Polisi bekuk tujuh pelaku human trafficking 1.164 pekerja migran
Ketujuh pelaku terlibat dalam kasus dan jaringan yang berbeda, serta ditangkap pada waktu dan tempat yang berbeda
Jakarta Raya
Shenny Fierdha
JAKARTA
Polisi menangkap tujuh orang pelaku human trafficking atau perdagangan orang dengan korban sebanyak 1.164 pekerja migran Indonesia.
Polisi mengatakan para pelaku bernama Sahman, M. Reza, dan Ali Idrus yang merupakan petinggi PT Kensur Hutama di Bekasi, Jawa Barat.
Ketiganya, yang kini telah ditetapkan sebagai tersangka, telah mengirim 910 pekerja migran ke Timur Tengah secara ilegal sejak tahun 2015.
"Para korban dijanjikan bekerja sebagai petugas kebersihan. Namun sesampainya di Timur Tengah, korban malah bekerja sebagai pembantu rumah tangga dan dianiaya serta dilecehkan secara seksual oleh majikannya," jelas Direktur Tindak Pidana Umum Badan Reserse Kriminal (Bareskrim) Mabes Polri Brigadir Jenderal Herry Rudolf Nahak di kantor Bareskrim, Jakarta, Senin.
Selain itu, polisi juga menangkap dua orang pelaku perdagangan orang bernama Budi Setiawan dan M. Al Ibrahim yang sudah memperdagangkan pekerja migran Indonesia sebanyak 244 orang sejak 2014.
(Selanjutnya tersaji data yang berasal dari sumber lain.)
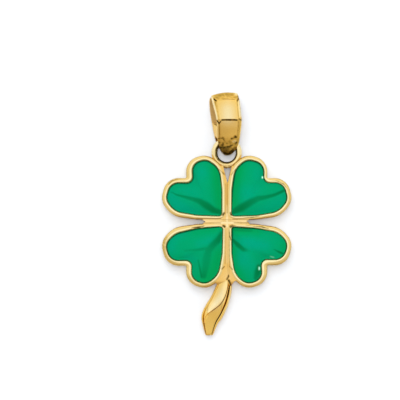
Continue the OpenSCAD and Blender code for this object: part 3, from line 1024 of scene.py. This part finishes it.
def window(places):
    """A block that cuts through the bail from side to side and follows its walls."""
    corner = bail_wall * 1.1
    back = [(at * bail_l, -bail_inside(at, False), corner) for at in places]
    front = [(at * bail_l, bail_inside(at, True), corner) for at in reversed(places)]
    block = blank("window", rounded(back + front), -bail_w)
    bpy.ops.mesh.extrude_region_move(TRANSFORM_OT_translate={"value": (0, 0, 2 * bail_w)})
    close_up(block)
    # Drawn flat, it is stood up: across runs along the bail, and up runs outwards
    block.data.transform(Matrix(((0, 0, 1, 0), (1, 0, 0, 0), (0, 1, 0, 0), (0, 0, 0, 1))))
    return block


def front_at(across, along):
    """A place on the bail's front, from its half widths and its share of the length."""
    _, front, _, front_w, _ = bail_row(along)
    half = front_w * bail_w / 2
    panel = half - bail_bevel
    x = across * half
    y = along * bail_l - slant(along) * x + top_bow(across, along)
    fall = max(0.0, (abs(x) - panel) / bail_bevel) ** 1.5 * bevel_depth
    return Vector((x, y, front * bail_front - fall))


def graver(places, half_width, depth):
    """A slender blade laid along places on the bail's front, to cut a line there."""
    path = [front_at(*place) for place in places]
    sections = []
    for k, spot in enumerate(path):
        run = (path[min(k + 1, len(path) - 1)] - path[max(k - 1, 0)]).normalized()
        across = run.cross(Vector((0, 0, 1))).normalized()
        thin = 0.25 if k in (0, len(path) - 1) else 1.0
        w = across * half_width * thin
        d = Vector((0, 0, depth * thin))
        blade = (spot + w + d, spot + d * 2, spot - w + d, spot - d)
        sections.append([tuple(point) for point in blade])
    tool = loft("graver", sections)
    close_up(tool)
    return tool


lower_rows = bail_rows[:crease_row + 1]
upper_rows = bail_rows[crease_row:]
smooth_rows = [smooth_row(lower_rows, k / 8) for k in range(8 * crease_row)]
smooth_rows += [smooth_row(upper_rows, k / 8) for k in range(8 * (len(upper_rows) - 1) + 1)]
bail = loft("bail", [bail_section(row) for row in smooth_rows])
close_up(bail)
# The lower window ends a little above the ring's wire, which hangs free in it
ring_room = 0.14 * MM
cut(bail, window([0.055, 0.14, (bail_hang + wire_r + ring_room) / bail_l]))
cut(bail, window([0.5, 0.611, 0.76, 0.88, 0.955]))
# The ends and the creases are bowed and slanted once the windows are cut
for vertex in bail.data.vertices:
    dome = back_dome + (bail_dome - back_dome) * ease(-0.1, 0.1, vertex.co.z / MM)
    along = vertex.co.y / bail_l
    vertex.co.y += top_bow(2 * vertex.co.x / bail_w, along, dome) - slant(along) * vertex.co.x
# The crease, a V at its left, a nick at its right, the line below the top, and
# the notches in its corners: places, and half width and depth in millimetres
engraved = [
    ([(-0.6, 0.599), (-0.3, 0.601), (0, 0.601), (0.3, 0.601), (0.6, 0.599)], 0.12, 0.07),
    ([(-0.96, 0.583), (-0.83, 0.537), (-0.67, 0.583)], 0.08, 0.07),
    ([(0.76, 0.618), (0.86, 0.608), (0.97, 0.592)], 0.07, 0.06),
    ([(-0.6, 0.91), (-0.2, 0.911), (0.1, 0.911), (0.4, 0.911), (0.76, 0.908)], 0.04, 0.02),
    ([(-1.02, 0.925), (-0.93, 0.905), (-0.82, 0.888)], 0.08, 0.1),
    ([(0.83, 0.895), (0.87, 0.913), (0.91, 0.932)], 0.09, 0.1),
]
for places, half_width, depth in engraved:
    cut(bail, graver(places, half_width * MM, depth * MM))
for vertex in bail.data.vertices:
    for x, y, reach, height in ears:
        off = (vertex.co.xy / MM - Vector((x, y))).length / reach
        vertex.co.y += height * MM * math.exp(-off ** 2) * ease(-0.1, 0.2, vertex.co.z / MM)

# Tarnish, painted shade, pits and painted highlights, laid on while the bail
# still stands in its own frame: millimetres from its lower end, the half width
# and the strength
cut_lines = []
# Cuts at least this deep, in millimetres, are full of dirt
full_dirt = 0.05
for places, half_width, depth in engraved:
    strength = min(1.0, depth / full_dirt)
    cut_lines.append([(*(front_at(*place) / MM).xy, half_width * 0.6, strength) for place in places])
dark_lines = cut_lines + [
    # Painted shade along the edges of the front panel
    [(0.68, 1.6, 0.06, 0.5), (0.74, 2.6, 0.06, 0.5), (0.74, 3, 0.05, 0.5)],
    [(0.76, 3.2, 0.04, 0.5), (0.78, 3.9, 0.04, 0.4), (0.82, 4.5, 0.06, 0.6)],
    [(-0.78, 1.7, 0.06, 0.6), (-0.82, 2.5, 0.06, 0.6), (-0.82, 2.8, 0.05, 0.5)],
    [(-0.86, 3.1, 0.07, 0.4), (-0.9, 4, 0.08, 0.4), (-1, 4.5, 0.08, 0.6)],
    [(-0.74, 0.76, 0.14, 1), (-0.32, 0.77, 0.15, 1), (0, 0.8, 0.12, 1),
     (0.3, 0.92, 0.07, 0.8)],
    [(-0.8, 1.52, 0.1, 0.9), (-0.7, 1.58, 0.06, 0.4), (-0.55, 1.6, 0.09, 0.8),
     (-0.44, 1.5, 0.08, 0.8)],
    [(-0.78, 1.16, 0.11, 1), (-0.7, 1.05, 0.06, 0.6), (-0.58, 0.98, 0.1, 1)],
    [(-0.4, 1.24, 0.09, 0.8), (-0.2, 1.1, 0.05, 0.5), (0.02, 1.2, 0.08, 0.7)],
    [(0.22, 1.46, 0.11, 0.9), (0.36, 1.52, 0.06, 0.6), (0.48, 1.6, 0.12, 1),
     (0.62, 1.54, 0.09, 0.9)],
    [(0.56, 1, 0.11, 1), (0.66, 1.16, 0.08, 0.9)],
    [(-0.56, 0.36, 0.16, 1), (0.14, 0.38, 0.14, 1)],
    # Painted shade down the bevels
    [(0.8, 1.4, 0.12, 0.3), (0.84, 3, 0.12, 0.3)],
    [(-0.84, 3.2, 0.08, 0.15), (-0.88, 4.5, 0.08, 0.15)],
]
pitted_spots = [
    [(-0.76, 1.5, 0.16, 0.9), (-0.4, 1.36, 0.18, 0.9)],
    [(-0.62, 1.05, 0.24, 1), (0.1, 1, 0.22, 0.9)],
    [(0.3, 1.4, 0.16, 0.7), (0.6, 1.2, 0.16, 0.7)],
    [(-0.4, 0.5, 0.22, 1), (0.3, 0.5, 0.22, 1)],
]
# Painted highlights on the front and its edges
highlight_spots = [
    [(0.36, 1.2, 0.07, 0.8), (0.5, 1.22, 0.07, 0.8)],
    [(-0.35, 2.72, 0.25, 0.2), (0.4, 2.66, 0.25, 0.2)],
    [(-0.1, 3.3, 0.5, 0.9), (-0.05, 3.8, 0.5, 0.8), (0, 4.2, 0.4, 0.4)],
    [(0.98, 3.3, 0.12, 1), (1.02, 4.4, 0.12, 1)],
    [(-0.92, 1.7, 0.06, 0.4), (-0.98, 3, 0.06, 0.6)],
    [(-1.12, 5, 0.12, 0.8), (-1.08, 5.05, 0.12, 0.8)],
    [(0.86, 4.98, 0.12, 1), (0.92, 5.02, 0.12, 1)],
]
# A painted highlight along the left edge
bright_edge = [
    [(-1, 3.1, 0.06, 1), (-1.01, 3.5, 0.07, 1), (-1.09, 4, 0.07, 1),
     (-1.16, 4.5, 0.08, 1), (-1.19, 4.8, 0.09, 1)],
]
# Inside, the bail keeps its satin cast surface; the inside of its front plate is
# painted dark as shade, and that of its back lighter as a painted highlight. Its
# tip is painted dark, and its fall to the tip and its cap carry painted shade.
bail_marks = {"tarnish_and_shade": [], "pitting": [], "painted_highlight": [], "satin": []}
skin = 0.03 * MM
for vertex in bail.data.vertices:
    x, y, z = vertex.co / MM
    along = vertex.co.y / bail_l
    low = -bail_inside(along, False) - skin
    high = bail_inside(along, True) + skin
    inside = 0.5 < along < 0.96 and low < vertex.co.z < high
    line = pits = painted_highlight = 0.0
    if inside:
        line = 0.8 if z > 0 else 0.1
        painted_highlight = 0.0 if z > 0 else 0.7
    elif z > 0:
        line = strength_at(dark_lines, vertex.co)
        pits = strength_at(pitted_spots, vertex.co, 2)
        painted_highlight = max(strength_at(highlight_spots, vertex.co, 2), strength_at(bright_edge, vertex.co))
    # Painted shade on the outer walls that face left
    if vertex.normal.x < -0.8 and not inside:
        line = max(line, (0.2 if along < 0.55 else 0.1) * (1 - painted_highlight))
    tip = 0.8 * (1 - ease(0.13, 0.17, along)) + 0.25 * (1 - ease(0.05, 0.10, along))
    cap = 0.5 * ease(0.89, 0.93, along) * (1 - painted_highlight)
    fall = 0.55 * (1 - ease(0.24, 0.35, along)) * (1 - painted_highlight)
    bail_marks["tarnish_and_shade"].append(max(line, cap, fall, tip if z > 0 else 0.3 * tip))
    bail_marks["pitting"].append(pits)
    bail_marks["painted_highlight"].append(painted_highlight)
    bail_marks["satin"].append(float(inside))
for name, values in bail_marks.items():
    keep(bail, name, values)

hang = Matrix.Translation((0, ring_y + ring_r, ring_lift)) @ Matrix.Rotation(bail_lean, 4, "Z")
hang = hang @ Matrix.Rotation(bail_pitch, 4, "X") @ Matrix.Rotation(bail_roll, 4, "Y")
bail.data.transform(hang @ Matrix.Translation((0, -bail_hang, 0)))
close_up(bail, 24)
place_piece(bail, cast_gold, "bail")


# The floor
# A plain near-white card, which isn't part of the pendant.

floor_size = 0.6
bpy.ops.mesh.primitive_plane_add(size=floor_size, location=(0, 0, 0))
floor = bpy.context.object
floor.name = "floor"
card = bpy.data.materials.new("white_card")
card.use_nodes = True
tree = card.node_tree
grain = noise(tree, add_node(tree, "TexCoord").outputs["Object"], 3000.0, 3.0)
tone = mixed(tree, grain, (0.605, 0.63, 0.67), (0.625, 0.65, 0.69))
feed(tree, tree.nodes["Principled BSDF"], {
    "Base Color": tone, "Roughness": 0.8, "Specular IOR Level": 0.1})
floor.data.materials.append(card)


# The light
# A white tent: bright at the picture's top, soft at the sides, and dim and
# warm towards its bottom and near the floor, brightest right overhead.

world = bpy.data.worlds.new("tent")
bpy.context.scene.world = world
world.use_nodes = True
sky = world.node_tree
direction = add_node(sky, "TexCoord").outputs["Generated"]
parts = add_node(sky, "SeparateXYZ", {"Vector": direction}).outputs
# The sides count as lying a little towards the picture's top
side_share = 0.55
sideways = maths(sky, "MULTIPLY", parts["X"], parts["X"])
towards_top = maths(sky, "MULTIPLY_ADD", sideways, side_share, parts["Y"])
tent = add_node(sky, "ValToRGB", {"Fac": spread(sky, towards_top, -1.0, 1.0)})
# Place from the picture's bottom to its top, brightness, and warmth
tent_tones = [
    (0.00, 0.30, 0.35), (0.08, 0.56, 0.32), (0.20, 0.78, 0.20), (0.35, 0.82, 0.08),
    (0.50, 0.87, 0.00), (0.65, 0.93, 0.00), (0.78, 1.00, 0.00), (0.90, 1.07, 0.00),
    (1.00, 1.35, 0.00),
]
while len(tent.color_ramp.elements) < len(tent_tones):
    tent.color_ramp.elements.new(0.5)
for element, (place, bright, warmth) in zip(tent.color_ramp.elements, tent_tones):
    element.position = place
    element.color = (bright / 2, bright / 2 * (1 - 0.45 * warmth), bright / 2 * (1 - warmth), 1)
raised = spread(sky, parts["Z"], 0.0, 0.22, 0.5, 2.0)
overhead = spread(sky, parts["Z"], 0.90, 0.985, 0.0, 0.6)
strength = maths(sky, "ADD", raised, overhead)
feed(sky, sky.nodes["Background"], {"Color": tent.outputs["Color"], "Strength": strength})

# The lamps: place, size and power. They aren't seen in the gold or the glaze.
lamps = [((-0.03, 0.14, 0.32), 0.24, 0.55), ((0.0, 0.01, 0.35), 0.10, 0.55)]
for place, size, power in lamps:
    bpy.ops.object.light_add(type="AREA", location=place)
    lamp = bpy.context.object
    lamp.data.shape = "DISK"
    lamp.data.size = size
    lamp.data.energy = power
    lamp.visible_glossy = False
    lamp.rotation_euler = (-lamp.location).to_track_quat("-Z", "Y").to_euler()


# The camera
# Straight above, with a long lens. The picture shows 32.2 mm of the floor.

shown_w = 400 / 12.43 * MM
lens = 200.0
sensor = 36.0
face_z = 1.0 * MM
# The picture's middle, left of and above the clover's
middle = (-2.148 * MM, 1.738 * MM)
camera_data = bpy.data.cameras.new("camera")
camera_data.lens = lens
camera_data.sensor_width = sensor
camera = bpy.data.objects.new("camera", camera_data)
bpy.context.scene.collection.objects.link(camera)
camera_distance = shown_w * lens / sensor
camera.location = (*middle, face_z + camera_distance)
camera_data.clip_start = camera_distance * 0.1
camera_data.clip_end = 10.0
bpy.context.scene.camera = camera
bpy.context.scene.view_settings.view_transform = "Standard"
bpy.context.scene.view_settings.look = "None"
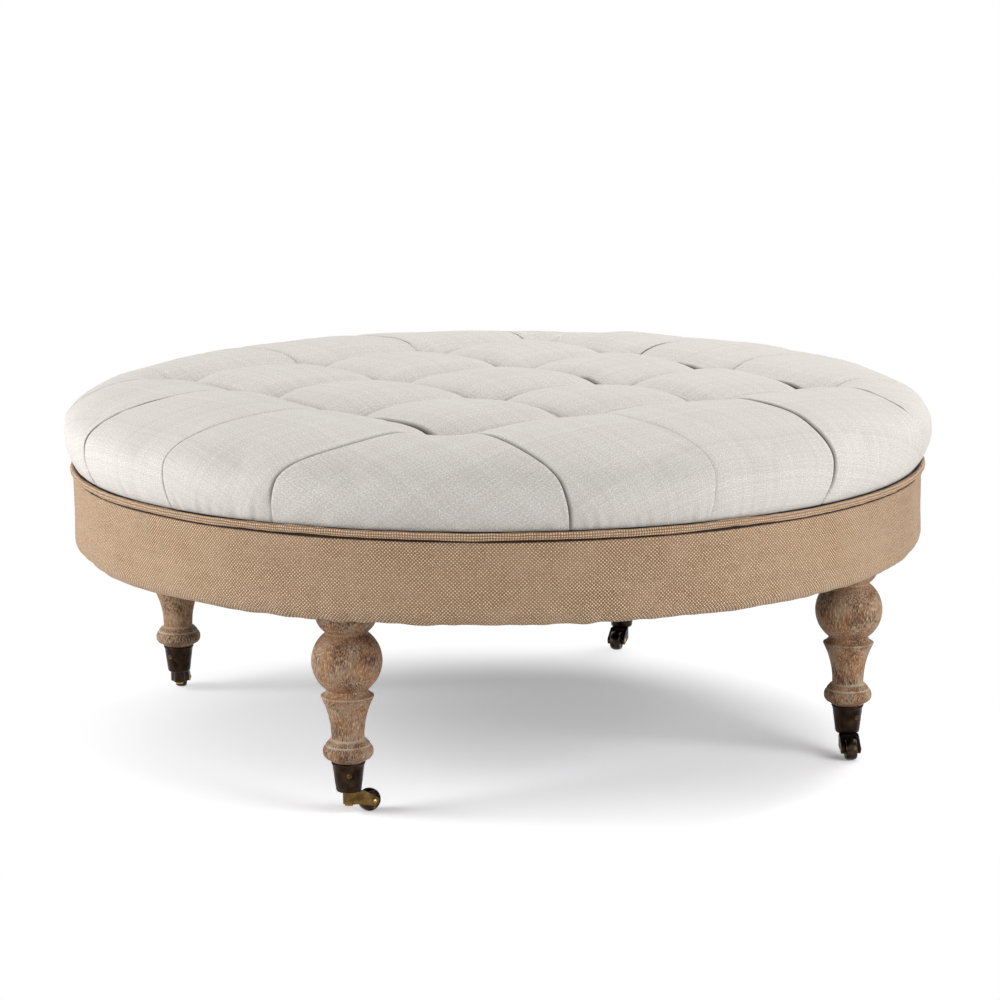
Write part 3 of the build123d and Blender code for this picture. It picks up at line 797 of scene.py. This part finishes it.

Modusnya para korban dijanjikan bekerja sebagai pembantu rumah tangga di Uni Emirat Arab, namun nyatanya dipekerjakan ke Suriah dan Sudan.
Dalam kasus dan jaringan yang lain, polisi juga menangkap dua orang pelaku perdagangan orang bernama Joko Eko Supriyanto dan Kadek Aridana.
"Dari November sampai Desember 2017, pelaku mengirim sepuluh orang korban ke Malaysia untuk bekerja di pabrik sarung tangan," ungkap Herry.
Korban juga dijanjikan pekerjaan di Malaysia dengan gaji Rp 7 juta per bulan. Tapi, kenyataannya gaji yang didapat korban tidak sesuai perjanjian.
Ketujuh pelaku ditangkap pada waktu dan tempat yang berbeda. Namun, Herry tidak merinci waktu dan lokasi tepatnya.
Atas perbuatannya, para tersangka dijerat dengan Pasal 4 Undang-Undang (UU) Nomor 21 Tahun 2007 tentang Pemberantasan Tindak Pidana Perdagangan Orang, Pasal 81 dan Pasal 86 Huruf b UU Nomor 18 Tahun 2017 tentang Perlindungan Pekerja Migran Indonesia, serta Pasal 102 Ayat 1 Huruf b UU Nomor 39 Tahun 2004 tentang Penempatan dan Perlindungan Tenaga Kerja Indonesia di Luar Negeri, dengan ancaman hukuman pidana maksimal 15 tahun penjara dan/atau denda maksimal Rp 15 miliar.